Instructions for the task: Output the lines that follow exactly as they are.

Data shown:
::::::

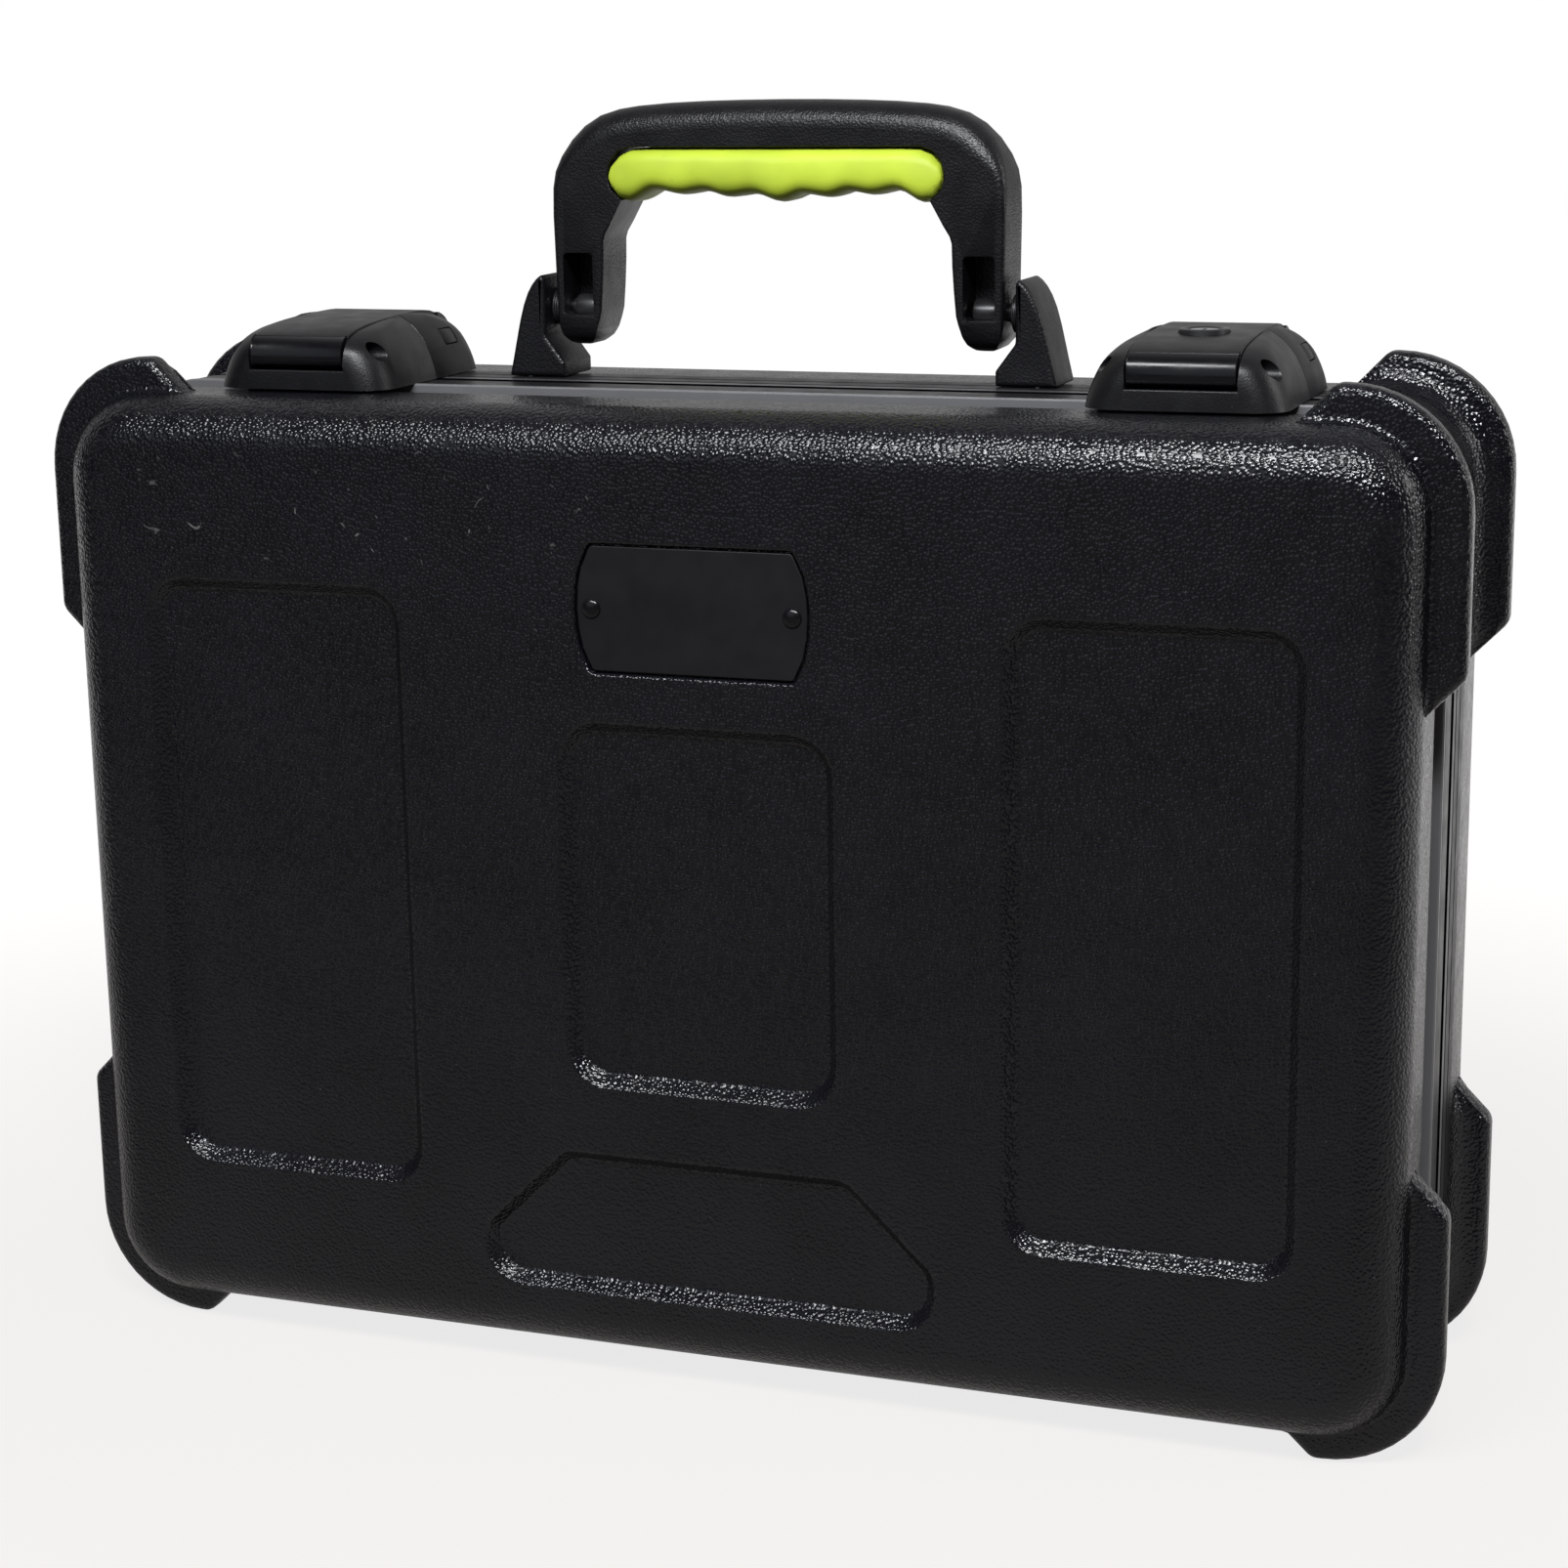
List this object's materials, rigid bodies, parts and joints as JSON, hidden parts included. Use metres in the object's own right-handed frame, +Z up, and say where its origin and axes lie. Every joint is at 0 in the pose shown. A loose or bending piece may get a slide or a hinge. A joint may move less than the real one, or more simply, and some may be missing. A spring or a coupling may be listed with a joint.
{
  "type": "microphone case",
  "caption": "Hard black carrying case standing on its corner bumpers, with a hinged lid, lever latches and a swinging handle.",
  "frame": {"origin": "on the ground under the middle of the standing case, the handle's middle being 25 mm behind it", "axes": "+Z up, X along the width, the lid faces -Y and the base faces +Y; lid and base meet at y = 0"},
  "size_m": [0.48, 0.138, 0.4236],
  "materials": {
    "shell_plastic": "grained, semi-gloss",
    "band_metal": "black anodised, fine ribs",
    "latch_plastic": "satin",
    "handle_plastic": "fine texture",
    "gloss_black": "polished",
    "grip_rubber": "soft lime green",
    "foam": "open-cell foam",
    "steel": "plated"
  },
  "bodies": {
    "base": {"base_shell": "shell_plastic", "base_band": "band_metal", "base_foam_floor": "foam", "base_foam_insert": "foam", "left_handle_bracket": "handle_plastic", "right_handle_bracket": "handle_plastic", "left_handle_pin": "steel", "right_handle_pin": "steel", "bracket_screw_1": "steel", "bracket_screw_2": "steel", "bracket_screw_3": "steel", "bracket_screw_4": "steel", "left_latch_housing": "latch_plastic", "right_latch_housing": "latch_plastic", "base_latch_screw_1": "steel", "base_latch_screw_2": "steel", "base_latch_screw_3": "steel", "base_latch_screw_4": "steel", "left_hinge_base_leaf": "band_metal", "right_hinge_base_leaf": "band_metal", "left_hinge_pin": "steel", "right_hinge_pin": "steel", "base_hinge_rivet_1": "steel", "base_hinge_rivet_2": "steel", "base_hinge_rivet_3": "steel", "base_hinge_rivet_4": "steel"},
    "lid": {"lid_shell": "shell_plastic", "lid_band": "band_metal", "lid_foam": "foam", "name_plate": "handle_plastic", "left_plate_rivet": "gloss_black", "right_plate_rivet": "gloss_black", "left_latch_front": "latch_plastic", "right_latch_front": "latch_plastic", "left_lever_pin": "steel", "right_lever_pin": "steel", "lid_latch_screw_1": "steel", "lid_latch_screw_2": "steel", "lid_latch_screw_3": "steel", "lid_latch_screw_4": "steel", "left_hinge_lid_leaf": "band_metal", "right_hinge_lid_leaf": "band_metal", "lid_hinge_rivet_1": "steel", "lid_hinge_rivet_2": "steel", "lid_hinge_rivet_3": "steel", "lid_hinge_rivet_4": "steel"},
    "handle": {"handle_frame": "handle_plastic", "handle_grip": "grip_rubber"},
    "left_lever": {"left_latch_lever": "latch_plastic", "left_lever_bar": "gloss_black"},
    "right_lever": {"right_latch_lever": "latch_plastic", "right_lever_bar": "gloss_black", "lock_barrel": "band_metal"},
    "left_button": {"left_release_button": "latch_plastic", "left_release_spring": "steel"},
    "right_button": {"right_release_button": "latch_plastic", "right_release_spring": "steel"},
    "lock": {"lock_plug": "steel"}
  },
  "joints": [
    {"name": "lid_hinge", "type": "hinge", "parent": "base", "child": "lid", "pos_m": [0, 0, 0.0059], "axis": [1, 0, 0], "range_deg": [0, 100]},
    {"name": "handle_swing", "type": "hinge", "parent": "base", "child": "handle", "pos_m": [0, 0.025, 0.3545], "axis": [1, 0, 0], "range_deg": [-90, 90]},
    {"name": "left_latch_lift", "type": "hinge", "parent": "lid", "child": "left_lever", "pos_m": [-0.1501, -0.033, 0.3439], "axis": [1, 0, 0], "range_deg": [0, 75]},
    {"name": "right_latch_lift", "type": "hinge", "parent": "lid", "child": "right_lever", "pos_m": [0.1501, -0.033, 0.3439], "axis": [1, 0, 0], "range_deg": [0, 75]},
    {"name": "left_release", "type": "slide", "parent": "base", "child": "left_button", "axis": [-1, 0, 0], "range_m": [0, 0.0015], "stiffness_N_per_m": 400, "springref_m": -0.002},
    {"name": "right_release", "type": "slide", "parent": "base", "child": "right_button", "axis": [-1, 0, 0], "range_m": [0, 0.0015], "stiffness_N_per_m": 400, "springref_m": -0.002},
    {"name": "lock_turn", "type": "hinge", "parent": "right_lever", "child": "lock", "pos_m": [0.1501, -0.008, 0.35], "axis": [0, 0, 1], "range_deg": [0, 90]}
  ]
}
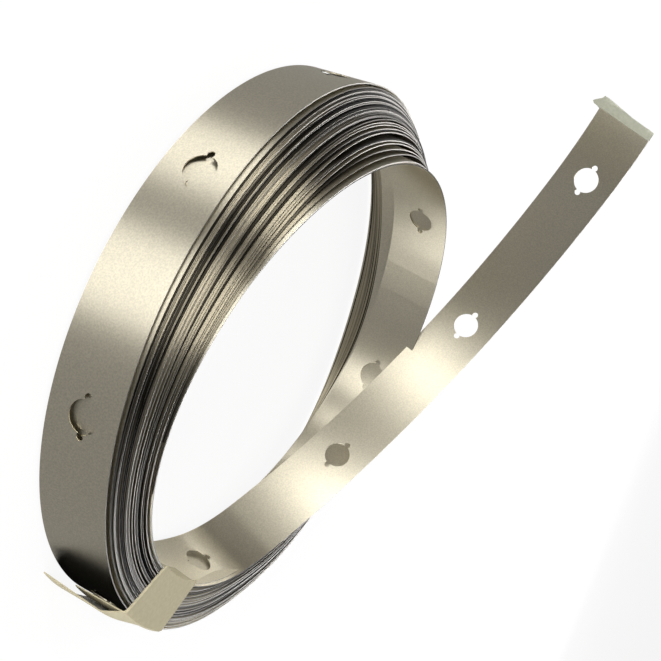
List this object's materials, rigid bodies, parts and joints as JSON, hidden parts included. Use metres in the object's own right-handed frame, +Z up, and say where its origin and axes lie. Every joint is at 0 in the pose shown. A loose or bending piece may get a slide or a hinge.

::::::

Answer in full:
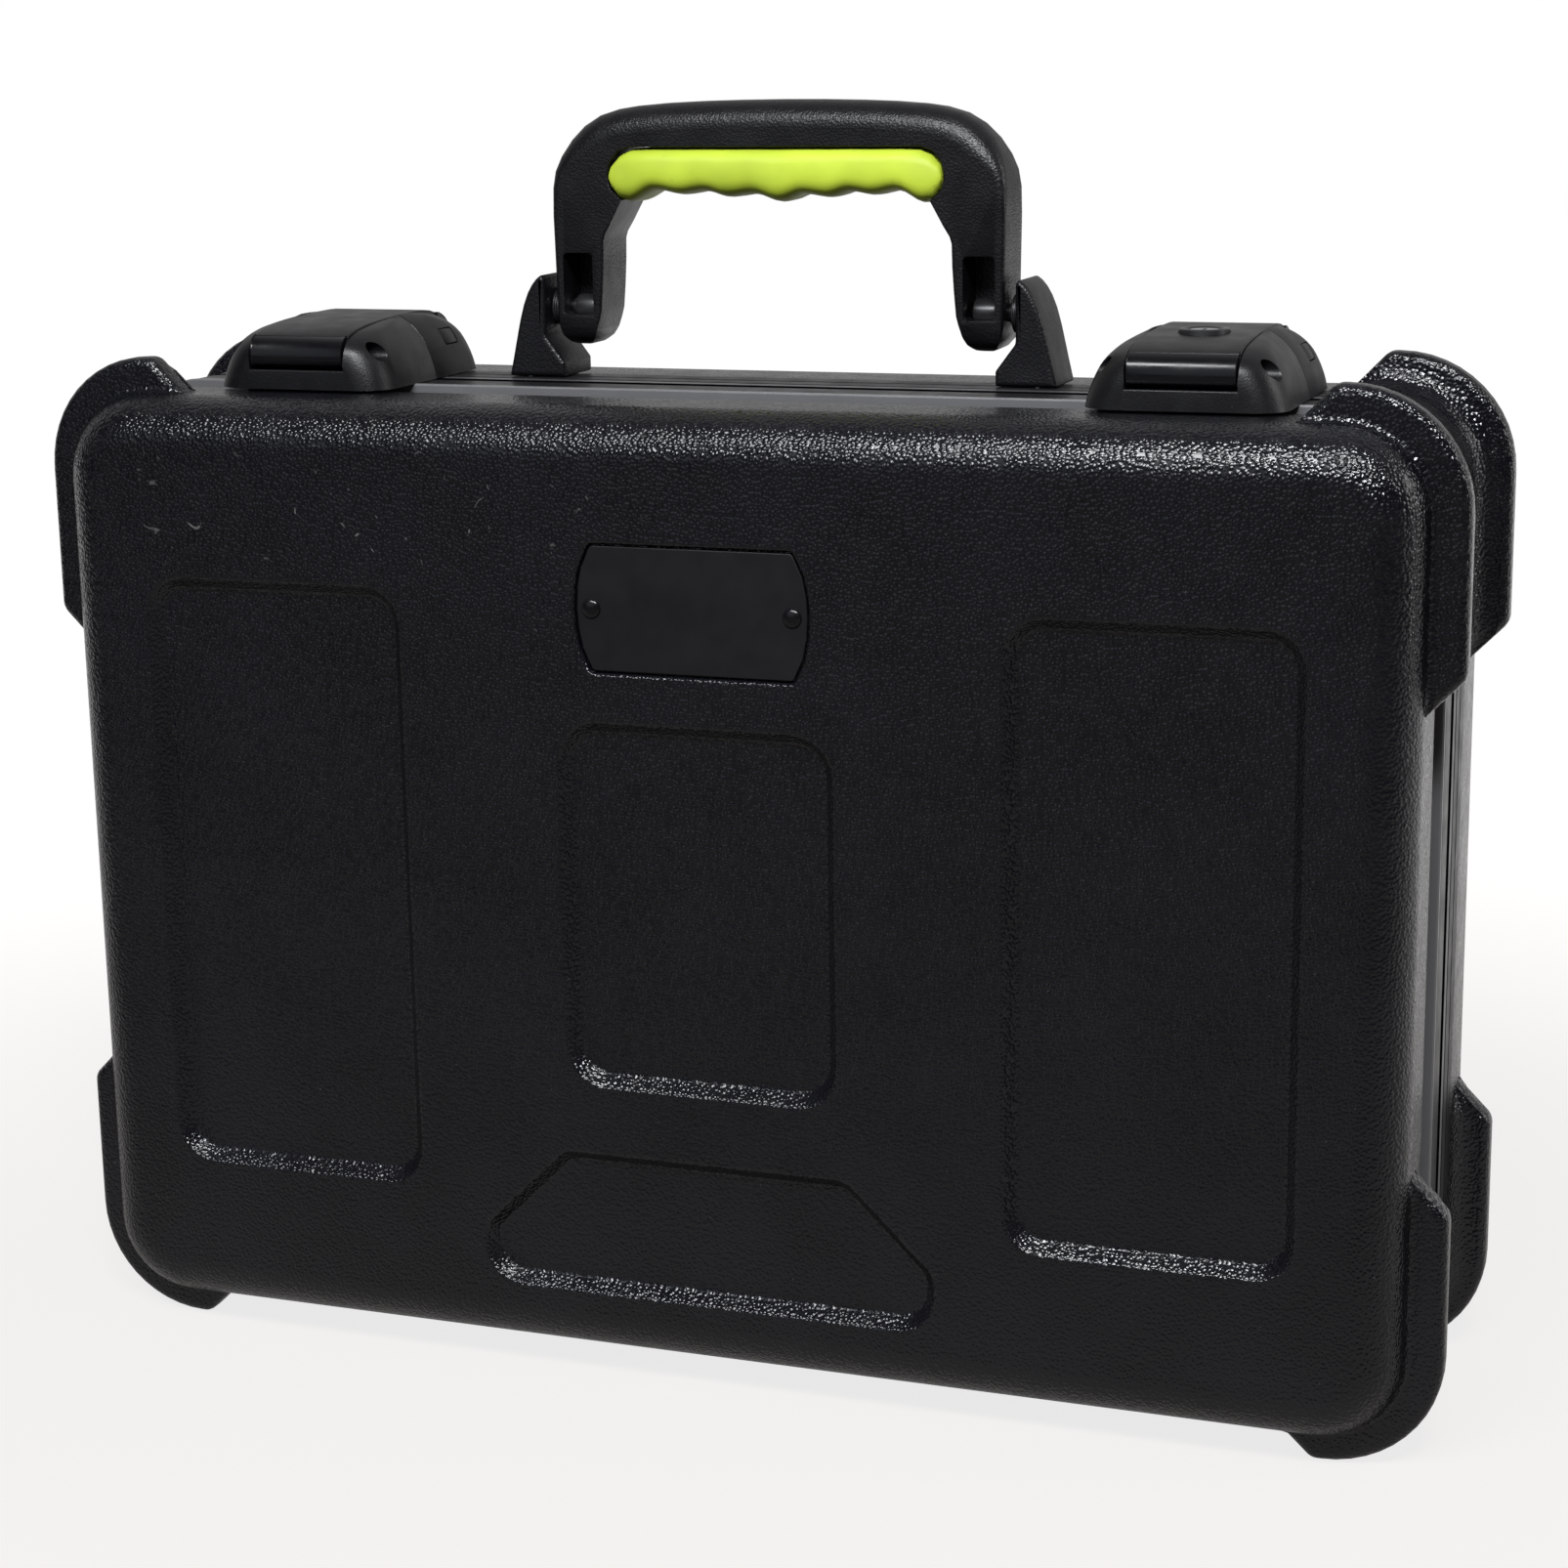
List this object's materials, rigid bodies, parts and joints as JSON, hidden parts included. Use metres in the object's own right-handed frame, +Z up, and say where its origin and axes lie. Every joint is at 0 in the pose shown. A loose or bending piece may get a slide or a hinge. A joint may move less than the real one, or more simply, and some may be missing. A spring or a coupling may be listed with a joint.
{
  "type": "microphone case",
  "caption": "Hard black carrying case standing on its corner bumpers, with a hinged lid, lever latches and a swinging handle.",
  "frame": {"origin": "on the ground under the middle of the standing case, the handle's middle being 25 mm behind it", "axes": "+Z up, X along the width, the lid faces -Y and the base faces +Y; lid and base meet at y = 0"},
  "size_m": [0.48, 0.138, 0.4236],
  "materials": {
    "shell_plastic": "grained, semi-gloss",
    "band_metal": "black anodised, fine ribs",
    "latch_plastic": "satin",
    "handle_plastic": "fine texture",
    "gloss_black": "polished",
    "grip_rubber": "soft lime green",
    "foam": "open-cell foam",
    "steel": "plated"
  },
  "bodies": {
    "base": {"base_shell": "shell_plastic", "base_band": "band_metal", "base_foam_floor": "foam", "base_foam_insert": "foam", "left_handle_bracket": "handle_plastic", "right_handle_bracket": "handle_plastic", "left_handle_pin": "steel", "right_handle_pin": "steel", "bracket_screw_1": "steel", "bracket_screw_2": "steel", "bracket_screw_3": "steel", "bracket_screw_4": "steel", "left_latch_housing": "latch_plastic", "right_latch_housing": "latch_plastic", "base_latch_screw_1": "steel", "base_latch_screw_2": "steel", "base_latch_screw_3": "steel", "base_latch_screw_4": "steel", "left_hinge_base_leaf": "band_metal", "right_hinge_base_leaf": "band_metal", "left_hinge_pin": "steel", "right_hinge_pin": "steel", "base_hinge_rivet_1": "steel", "base_hinge_rivet_2": "steel", "base_hinge_rivet_3": "steel", "base_hinge_rivet_4": "steel"},
    "lid": {"lid_shell": "shell_plastic", "lid_band": "band_metal", "lid_foam": "foam", "name_plate": "handle_plastic", "left_plate_rivet": "gloss_black", "right_plate_rivet": "gloss_black", "left_latch_front": "latch_plastic", "right_latch_front": "latch_plastic", "left_lever_pin": "steel", "right_lever_pin": "steel", "lid_latch_screw_1": "steel", "lid_latch_screw_2": "steel", "lid_latch_screw_3": "steel", "lid_latch_screw_4": "steel", "left_hinge_lid_leaf": "band_metal", "right_hinge_lid_leaf": "band_metal", "lid_hinge_rivet_1": "steel", "lid_hinge_rivet_2": "steel", "lid_hinge_rivet_3": "steel", "lid_hinge_rivet_4": "steel"},
    "handle": {"handle_frame": "handle_plastic", "handle_grip": "grip_rubber"},
    "left_lever": {"left_latch_lever": "latch_plastic", "left_lever_bar": "gloss_black"},
    "right_lever": {"right_latch_lever": "latch_plastic", "right_lever_bar": "gloss_black", "lock_barrel": "band_metal"},
    "left_button": {"left_release_button": "latch_plastic", "left_release_spring": "steel"},
    "right_button": {"right_release_button": "latch_plastic", "right_release_spring": "steel"},
    "lock": {"lock_plug": "steel"}
  },
  "joints": [
    {"name": "lid_hinge", "type": "hinge", "parent": "base", "child": "lid", "pos_m": [0, 0, 0.0059], "axis": [1, 0, 0], "range_deg": [0, 100]},
    {"name": "handle_swing", "type": "hinge", "parent": "base", "child": "handle", "pos_m": [0, 0.025, 0.3545], "axis": [1, 0, 0], "range_deg": [-90, 90]},
    {"name": "left_latch_lift", "type": "hinge", "parent": "lid", "child": "left_lever", "pos_m": [-0.1501, -0.033, 0.3439], "axis": [1, 0, 0], "range_deg": [0, 75]},
    {"name": "right_latch_lift", "type": "hinge", "parent": "lid", "child": "right_lever", "pos_m": [0.1501, -0.033, 0.3439], "axis": [1, 0, 0], "range_deg": [0, 75]},
    {"name": "left_release", "type": "slide", "parent": "base", "child": "left_button", "axis": [-1, 0, 0], "range_m": [0, 0.0015], "stiffness_N_per_m": 400, "springref_m": -0.002},
    {"name": "right_release", "type": "slide", "parent": "base", "child": "right_button", "axis": [-1, 0, 0], "range_m": [0, 0.0015], "stiffness_N_per_m": 400, "springref_m": -0.002},
    {"name": "lock_turn", "type": "hinge", "parent": "right_lever", "child": "lock", "pos_m": [0.1501, -0.008, 0.35], "axis": [0, 0, 1], "range_deg": [0, 90]}
  ]
}
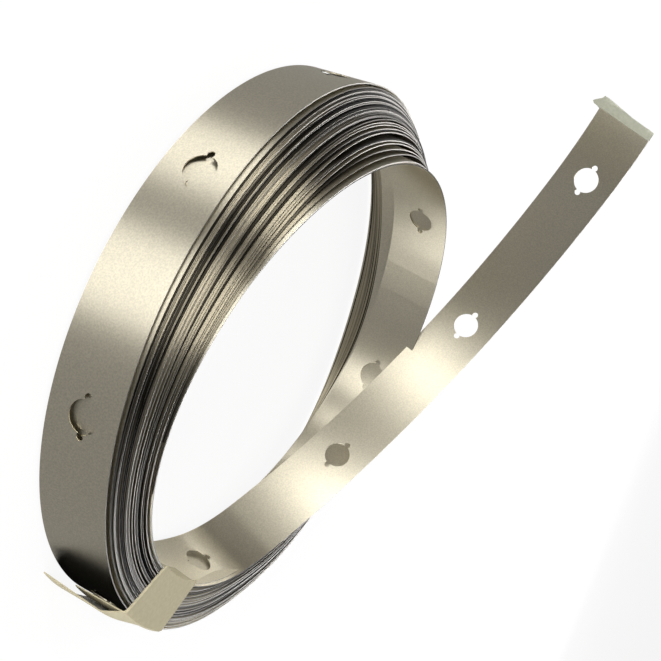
List this object's materials, rigid bodies, parts and joints as JSON, hidden parts included. Use metres in the object's own right-handed frame, +Z up, and say where its origin and axes lie. Every joint is at 0 in the pose shown. A loose or bending piece may get a slide or a hinge.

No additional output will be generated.